C’est cette ambigüité, du moins répulsive, qui porte au plus et très certainement un coup dur au refus d’antan généralisé – de la rive du fleuve aux confins du Royaume du Maroc – dès les premières heures de l’occupation coloniale française, et dans la foulée au projet de pacification de la Mauritanie élaboré et dirigé par Xavier Coppolani qui subira un grand coup lorsqu’il sera tué dans une opération téméraire à Tidjikja le 12 mai 1905.
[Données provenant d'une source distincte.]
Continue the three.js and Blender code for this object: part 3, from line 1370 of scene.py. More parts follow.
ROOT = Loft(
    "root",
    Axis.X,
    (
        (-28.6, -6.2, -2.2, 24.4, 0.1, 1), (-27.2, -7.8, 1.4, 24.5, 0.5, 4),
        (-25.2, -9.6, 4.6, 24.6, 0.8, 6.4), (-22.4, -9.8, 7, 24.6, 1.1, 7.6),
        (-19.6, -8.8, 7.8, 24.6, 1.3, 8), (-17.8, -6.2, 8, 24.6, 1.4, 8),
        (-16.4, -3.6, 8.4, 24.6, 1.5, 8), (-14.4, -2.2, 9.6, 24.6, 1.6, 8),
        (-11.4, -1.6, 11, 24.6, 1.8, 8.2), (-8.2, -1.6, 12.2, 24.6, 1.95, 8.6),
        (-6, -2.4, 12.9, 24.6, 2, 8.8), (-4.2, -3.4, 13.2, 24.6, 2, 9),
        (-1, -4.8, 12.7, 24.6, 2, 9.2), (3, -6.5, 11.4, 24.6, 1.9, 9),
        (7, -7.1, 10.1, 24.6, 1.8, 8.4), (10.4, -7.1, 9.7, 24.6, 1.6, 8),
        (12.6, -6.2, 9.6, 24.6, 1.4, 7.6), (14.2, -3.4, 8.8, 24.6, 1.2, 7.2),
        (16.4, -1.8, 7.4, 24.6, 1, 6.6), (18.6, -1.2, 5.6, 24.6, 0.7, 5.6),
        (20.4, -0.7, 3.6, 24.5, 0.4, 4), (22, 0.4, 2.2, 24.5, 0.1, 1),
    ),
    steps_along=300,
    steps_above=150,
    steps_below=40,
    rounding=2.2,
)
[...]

La question sensible de cette résistance et l’intérêt détourné de cette époque marquante doivent être confiées à une entité d’historiens-chercheurs ou un conseil national pour la résistance composé d’éminents patriotes, fins connaisseurs de l’époque coloniale et représentatifs de toutes les régions du pays. Ceux-là auront pour mission première d’établir les faits réels de cette opposition à la pénétration et qui vont placer les évènements dans leurs véritables dimensions et contextes. Ils en tireront, sans déformation de l’histoire ni tremper dans l’exagération et la mystification, les conclusions rationnelles et attendues qui vont apaiser les esprits et créer le fond patriotique commun à tous les citoyens.
Aux USA, la tendance est à la destruction des statuts de personnes légendaires au motif d’avoir été ségrégationnistes, esclavagistes ou suprématistes. En Inde, l’apôtre Ghandi, père de l’indépendance, n’a plus d’appartenance ni de coloration depuis son assassinat par un homme de sa confession, l’hindouisme. Le grand empereur Napoléon 1er, infatigable conquérant pour l’élévation de la France, battu à Waterloo en Belgique le 18 juin 1815 par les anglais, repose sous une modeste tombe à Sainte-Hélène, lointaine petite île dans l’océan atlantique où il fut déporté par ses vainqueurs pour y mourir à 51 ans d’un cancer de l’estomac. Sa mort fit déclarer au marquis de Montchenu, venu constater officiellement avec le gouverneur de l’île sir Hudson Low le décès, à son entourage : « Hé bien, Messieurs, c’était le plus grand ennemi de l’Angleterre et le mien aussi ; mais je lui pardonne tout. À la mort d’un si grand homme, on ne doit éprouver qu’une profonde douleur et de profonds regrets. ». Aujourd’hui cette tombe ne bénéficie que rares visites de touristes qui viennent dans l’île.